WHAT IS EXPECTED -
Only the lines from the one containing "cad_parts[node].hide_render = cad_parts[node].hide_viewport" to the end of the records belong in the output; print them exactly.

━━━━━━━━━━

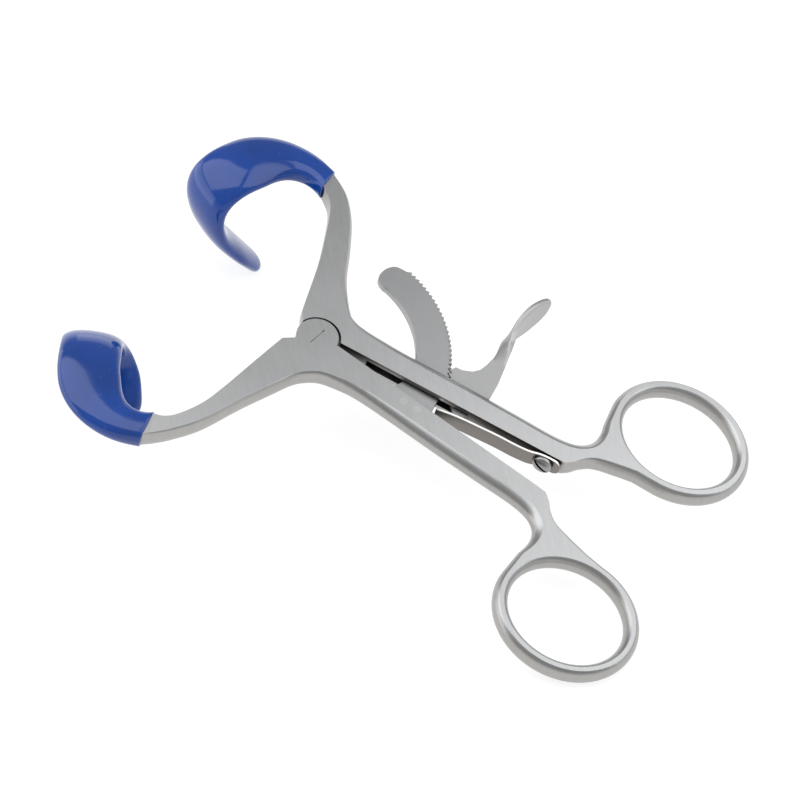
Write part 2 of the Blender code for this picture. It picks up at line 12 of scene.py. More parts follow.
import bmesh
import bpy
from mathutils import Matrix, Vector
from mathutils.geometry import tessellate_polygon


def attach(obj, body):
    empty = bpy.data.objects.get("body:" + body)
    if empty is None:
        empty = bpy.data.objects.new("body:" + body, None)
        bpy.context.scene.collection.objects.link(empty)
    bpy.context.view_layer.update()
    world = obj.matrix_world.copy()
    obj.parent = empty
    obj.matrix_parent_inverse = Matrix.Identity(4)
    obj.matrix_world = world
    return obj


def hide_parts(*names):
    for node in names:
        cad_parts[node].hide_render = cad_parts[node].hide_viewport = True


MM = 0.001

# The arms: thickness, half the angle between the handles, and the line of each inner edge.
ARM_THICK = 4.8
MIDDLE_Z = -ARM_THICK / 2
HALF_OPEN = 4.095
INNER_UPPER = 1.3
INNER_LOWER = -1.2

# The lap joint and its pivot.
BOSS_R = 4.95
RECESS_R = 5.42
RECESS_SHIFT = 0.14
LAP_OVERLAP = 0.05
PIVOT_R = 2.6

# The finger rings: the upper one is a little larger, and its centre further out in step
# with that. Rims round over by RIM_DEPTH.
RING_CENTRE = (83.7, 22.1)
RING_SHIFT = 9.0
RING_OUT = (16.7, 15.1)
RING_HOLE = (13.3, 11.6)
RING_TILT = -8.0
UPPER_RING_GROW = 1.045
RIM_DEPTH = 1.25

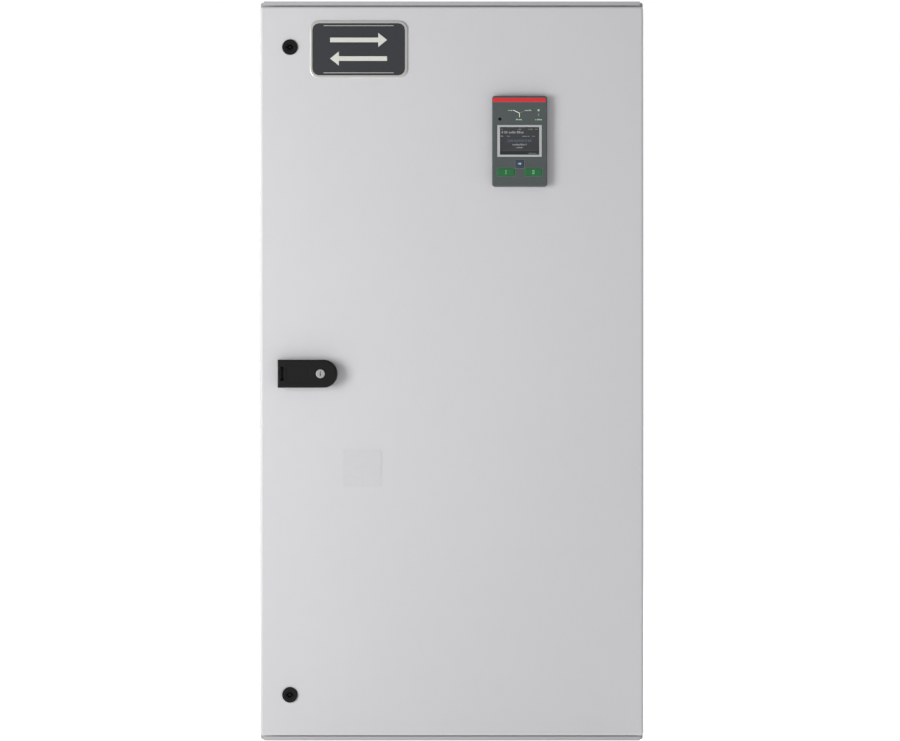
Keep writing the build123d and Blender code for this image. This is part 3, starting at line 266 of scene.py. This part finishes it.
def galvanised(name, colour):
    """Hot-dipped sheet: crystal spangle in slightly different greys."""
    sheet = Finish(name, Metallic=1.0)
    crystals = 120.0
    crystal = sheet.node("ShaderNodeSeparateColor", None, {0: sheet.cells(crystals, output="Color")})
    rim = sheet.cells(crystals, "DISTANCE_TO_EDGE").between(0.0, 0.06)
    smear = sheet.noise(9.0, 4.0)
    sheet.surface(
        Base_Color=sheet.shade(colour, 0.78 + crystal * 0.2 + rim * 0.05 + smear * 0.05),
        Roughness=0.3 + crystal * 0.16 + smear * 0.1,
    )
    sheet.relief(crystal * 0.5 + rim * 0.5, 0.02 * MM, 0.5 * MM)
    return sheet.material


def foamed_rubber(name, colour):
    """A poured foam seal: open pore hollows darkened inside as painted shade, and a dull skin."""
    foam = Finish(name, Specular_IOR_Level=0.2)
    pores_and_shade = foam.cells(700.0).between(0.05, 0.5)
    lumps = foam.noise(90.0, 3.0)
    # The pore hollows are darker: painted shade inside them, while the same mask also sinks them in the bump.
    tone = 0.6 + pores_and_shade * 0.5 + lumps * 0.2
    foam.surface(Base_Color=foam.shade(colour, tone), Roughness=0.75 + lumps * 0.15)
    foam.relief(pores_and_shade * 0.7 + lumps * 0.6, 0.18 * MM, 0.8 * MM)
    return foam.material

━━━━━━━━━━

EXERCISE ANSWER -
        cad_parts[node].hide_render = cad_parts[node].hide_viewport = True


MM = 0.001

# The arms: thickness, half the angle between the handles, and the line of each inner edge.
ARM_THICK = 4.8
MIDDLE_Z = -ARM_THICK / 2
HALF_OPEN = 4.095
INNER_UPPER = 1.3
INNER_LOWER = -1.2

# The lap joint and its pivot.
BOSS_R = 4.95
RECESS_R = 5.42
RECESS_SHIFT = 0.14
LAP_OVERLAP = 0.05
PIVOT_R = 2.6

# The finger rings: the upper one is a little larger, and its centre further out in step
# with that. Rims round over by RIM_DEPTH.
RING_CENTRE = (83.7, 22.1)
RING_SHIFT = 9.0
RING_OUT = (16.7, 15.1)
RING_HOLE = (13.3, 11.6)
RING_TILT = -8.0
UPPER_RING_GROW = 1.045
RIM_DEPTH = 1.25

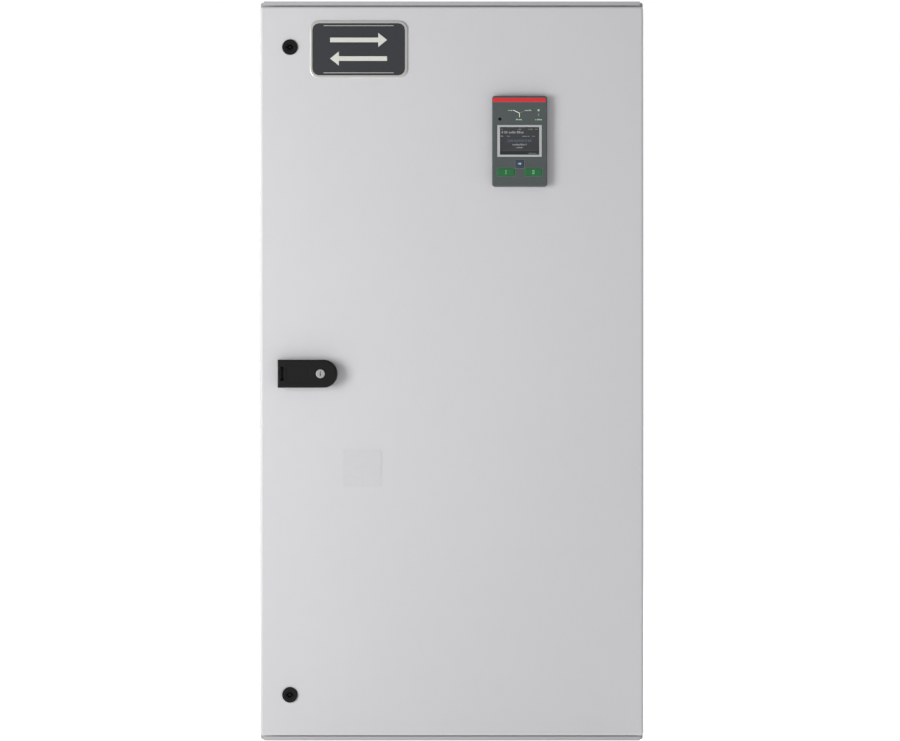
Keep writing the build123d and Blender code for this image. This is part 3, starting at line 266 of scene.py. This part finishes it.
def galvanised(name, colour):
    """Hot-dipped sheet: crystal spangle in slightly different greys."""
    sheet = Finish(name, Metallic=1.0)
    crystals = 120.0
    crystal = sheet.node("ShaderNodeSeparateColor", None, {0: sheet.cells(crystals, output="Color")})
    rim = sheet.cells(crystals, "DISTANCE_TO_EDGE").between(0.0, 0.06)
    smear = sheet.noise(9.0, 4.0)
    sheet.surface(
        Base_Color=sheet.shade(colour, 0.78 + crystal * 0.2 + rim * 0.05 + smear * 0.05),
        Roughness=0.3 + crystal * 0.16 + smear * 0.1,
    )
    sheet.relief(crystal * 0.5 + rim * 0.5, 0.02 * MM, 0.5 * MM)
    return sheet.material


def foamed_rubber(name, colour):
    """A poured foam seal: open pore hollows darkened inside as painted shade, and a dull skin."""
    foam = Finish(name, Specular_IOR_Level=0.2)
    pores_and_shade = foam.cells(700.0).between(0.05, 0.5)
    lumps = foam.noise(90.0, 3.0)
    # The pore hollows are darker: painted shade inside them, while the same mask also sinks them in the bump.
    tone = 0.6 + pores_and_shade * 0.5 + lumps * 0.2
    foam.surface(Base_Color=foam.shade(colour, tone), Roughness=0.75 + lumps * 0.15)
    foam.relief(pores_and_shade * 0.7 + lumps * 0.6, 0.18 * MM, 0.8 * MM)
    return foam.material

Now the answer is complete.